Diálogo de Justino Mártir com Trifão 92

A circuncisão na carne de nada serve

Se alguém não recebeu de Deus grande graça para entender os ditos e ações dos profetas, de nada lhe servirá repetir superficialmente suas expressões ou ações, se não sabe explicá-las. Ao contrário, não parecerão desprezíveis ao povo, se são repetidos por gente que não as entende?
Suponhamos que vos fosse proposta a seguinte questão: Por que, Henoc, Noé com seus filhos e outros semelhantes a eles, tendo sido gratos a Deus sem terem nascido na circuncisão e guardado os sábados teria Deus que exigir, depois de tantas gerações, que os homens se justifiquem através de outros dirigentes e de outra legislação, desde Abraão até Moisés por meio da circuncisão, e desde Moisés fora da circuncisão, por outras ordens, como os sábados, os sacrifícios, as cinzas e ofertas?
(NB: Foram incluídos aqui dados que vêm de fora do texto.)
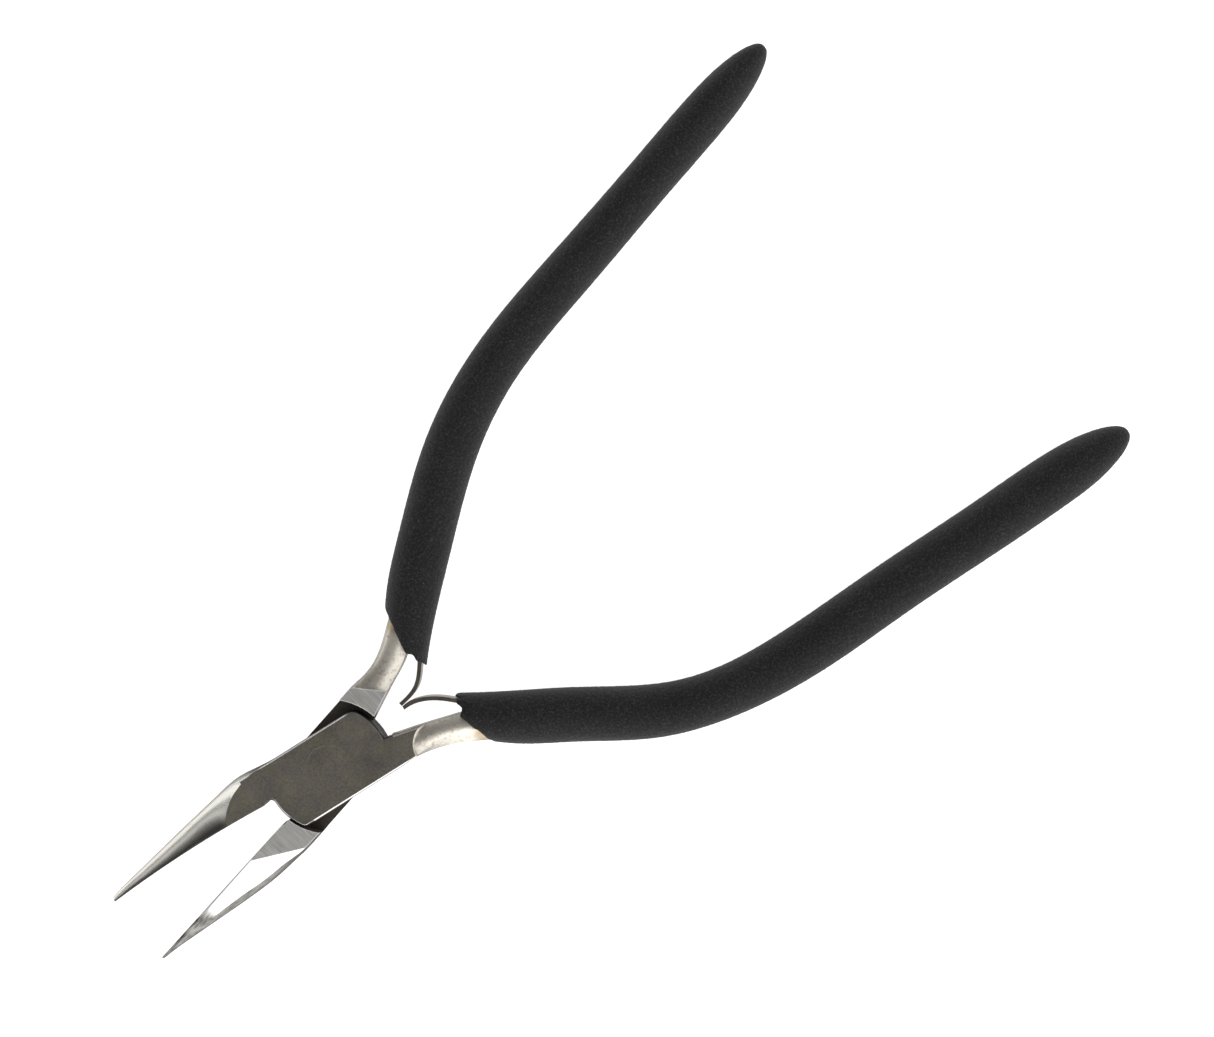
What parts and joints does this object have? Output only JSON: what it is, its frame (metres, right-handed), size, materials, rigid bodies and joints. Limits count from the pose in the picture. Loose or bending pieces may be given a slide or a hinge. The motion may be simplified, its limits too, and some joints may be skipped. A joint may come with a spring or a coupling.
{
  "type": "needle nose pliers",
  "caption": "Slim needle nose pliers with a flush lap joint, smooth half-round jaws, twin leaf springs that hold them open and soft dark sleeve grips.",
  "frame": {"origin": "on the pivot axis, at the flat back face of the joint", "axes": "+X toward the jaw tips, +Z along the pivot axis toward the front face, +Y to the side of the front lever's handle; stored with the springs relaxed and the jaws open"},
  "size_m": [0.1481, 0.0772, 0.0092],
  "materials": {
    "lever_steel": "satin ground joint, polished jaws, forged satin neck",
    "rivet_steel": "ground flush",
    "spring_steel": "dark tempered strip",
    "small_rivet_steel": "plain",
    "grip_vinyl": "fine grained matte"
  },
  "bodies": {
    "front_half": {"front_lever": "lever_steel", "pivot_rivet": "rivet_steel", "front_grip": "grip_vinyl", "front_spring_foot": "spring_steel", "front_spring_rivets": "small_rivet_steel"},
    "back_half": {"back_lever": "lever_steel", "back_grip": "grip_vinyl", "back_spring_foot": "spring_steel", "back_spring_rivets": "small_rivet_steel"},
    "front_leaf": {"front_spring_blade": "spring_steel"},
    "back_leaf": {"back_spring_blade": "spring_steel"}
  },
  "joints": [
    {"name": "jaw_pivot", "type": "hinge", "parent": "front_half", "child": "back_half", "pos_m": [0, 0, 0.0032], "axis": [0, 0, -1], "range_deg": [0, 16.4], "stiffness_Nm_per_rad": 1.5},
    {"name": "front_leaf_flex", "type": "hinge", "parent": "front_half", "child": "front_leaf", "pos_m": [-0.02246, 0.00755, 0.0032], "axis": [0, 0, 1], "range_deg": [0, 13.3]},
    {"name": "back_leaf_flex", "type": "hinge", "parent": "back_half", "child": "back_leaf", "pos_m": [-0.02249, -0.00719, 0.0032], "axis": [0, 0, -1], "range_deg": [0, 10.7]}
  ],
  "couplings": [
    {"joint": "front_leaf_flex", "follows": "jaw_pivot", "ratio": 0.803},
    {"joint": "back_leaf_flex", "follows": "jaw_pivot", "ratio": 0.643}
  ]
}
A única resposta que tendes será demonstrar, como eu fiz antes, que Deus, por ser presciente, soube que o vosso povo um dia mereceria ser expulso de Jerusalém e que a ninguém seria permitido nela entrar.
E nem mesmo a Abraão Deus lhe deu testemunho de ser justo por causa da circuncisão, mas por causa da fé, porque, antes de ser circuncidado, assim foi dito sobre ele: “Abraão creu em Deus e lhe foi reputado como justiça”.
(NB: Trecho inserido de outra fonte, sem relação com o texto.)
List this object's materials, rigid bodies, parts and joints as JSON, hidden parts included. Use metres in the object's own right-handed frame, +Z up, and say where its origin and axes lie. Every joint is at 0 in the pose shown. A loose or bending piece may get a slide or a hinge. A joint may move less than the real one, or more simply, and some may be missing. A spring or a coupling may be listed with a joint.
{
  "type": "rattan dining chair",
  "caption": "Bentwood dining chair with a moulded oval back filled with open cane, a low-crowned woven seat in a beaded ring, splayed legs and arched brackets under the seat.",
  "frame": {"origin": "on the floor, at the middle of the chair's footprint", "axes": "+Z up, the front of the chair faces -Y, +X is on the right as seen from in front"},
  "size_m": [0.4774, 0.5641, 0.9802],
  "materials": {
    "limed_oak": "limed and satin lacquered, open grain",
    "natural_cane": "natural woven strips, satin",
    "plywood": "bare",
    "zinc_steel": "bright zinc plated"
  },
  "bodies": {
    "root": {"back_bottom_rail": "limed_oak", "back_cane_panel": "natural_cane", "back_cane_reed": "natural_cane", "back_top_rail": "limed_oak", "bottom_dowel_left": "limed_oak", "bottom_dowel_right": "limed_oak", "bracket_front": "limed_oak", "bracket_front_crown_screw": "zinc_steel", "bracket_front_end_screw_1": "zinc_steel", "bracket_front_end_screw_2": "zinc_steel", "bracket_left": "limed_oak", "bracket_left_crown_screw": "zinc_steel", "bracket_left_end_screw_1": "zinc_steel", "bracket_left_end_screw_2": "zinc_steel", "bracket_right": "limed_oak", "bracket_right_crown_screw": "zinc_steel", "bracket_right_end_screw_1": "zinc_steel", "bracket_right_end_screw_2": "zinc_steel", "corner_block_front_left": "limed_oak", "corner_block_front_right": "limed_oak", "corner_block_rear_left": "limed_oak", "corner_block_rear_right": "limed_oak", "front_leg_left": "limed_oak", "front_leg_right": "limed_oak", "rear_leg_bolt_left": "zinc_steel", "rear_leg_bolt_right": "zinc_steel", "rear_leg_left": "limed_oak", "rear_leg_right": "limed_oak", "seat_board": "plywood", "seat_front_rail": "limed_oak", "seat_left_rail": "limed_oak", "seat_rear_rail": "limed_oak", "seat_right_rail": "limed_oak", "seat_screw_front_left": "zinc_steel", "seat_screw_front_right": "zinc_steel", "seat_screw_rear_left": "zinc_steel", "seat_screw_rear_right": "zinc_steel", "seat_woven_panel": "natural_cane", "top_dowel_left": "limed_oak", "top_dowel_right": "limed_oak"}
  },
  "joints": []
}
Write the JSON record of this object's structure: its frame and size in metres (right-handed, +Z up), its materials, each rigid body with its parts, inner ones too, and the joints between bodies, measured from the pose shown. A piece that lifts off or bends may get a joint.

Também nós, portanto, que cremos em Deus, por meio de Cristo, no prepúcio da nossa carne, e possuímos uma circuncisão que é vantagem para aqueles que a possuem, isto é, a circuncisão do coração, esperamos aparecer justos e gratos a Deus, pois recebemos o seu testemunho por meio de seus profetas. Contudo, os mandamentos que recebestes de guardar o sábado e oferecer sacrifícios, e que o Senhor se dignaria dar o seu nome a um lugar particular, tudo isso era para evitar que, caindo na idolatria e esquecendo-vos de Deus, vos tornásseis sacrílegos e ímpios, como se pode ver que sempre o fostes.
Que essa seja a causa pela qual Deus vos deu os mandamentos sobre os sábados e sacrifícios, foi antes demonstrado por mim. Todavia, por causa dos que vieram hoje, quero repetir quase todas as razões. Com efeito, se assim não fosse, poderíamos acusar a Deus de não ter previsão e de não ensinar a todos a conhecer e praticar as mesmas normas de justiça, e a que muitas gerações de homens tiveram antes de Moisés. Então, não existiria a palavra que diz: “Deus é verdadeiro e justo, e todos os seus caminhos são retidão, e nele não injustiça.
Mas como essa palavra é verdadeira, Deus também quer que vós não sejais sempre insensatos e amantes de vós mesmos, mas que vos salveis unidos a Cristo, aquele que agradou a Deus e foi atestado, como eu disse antes, tomando as minhas provas das santas palavras proféticas.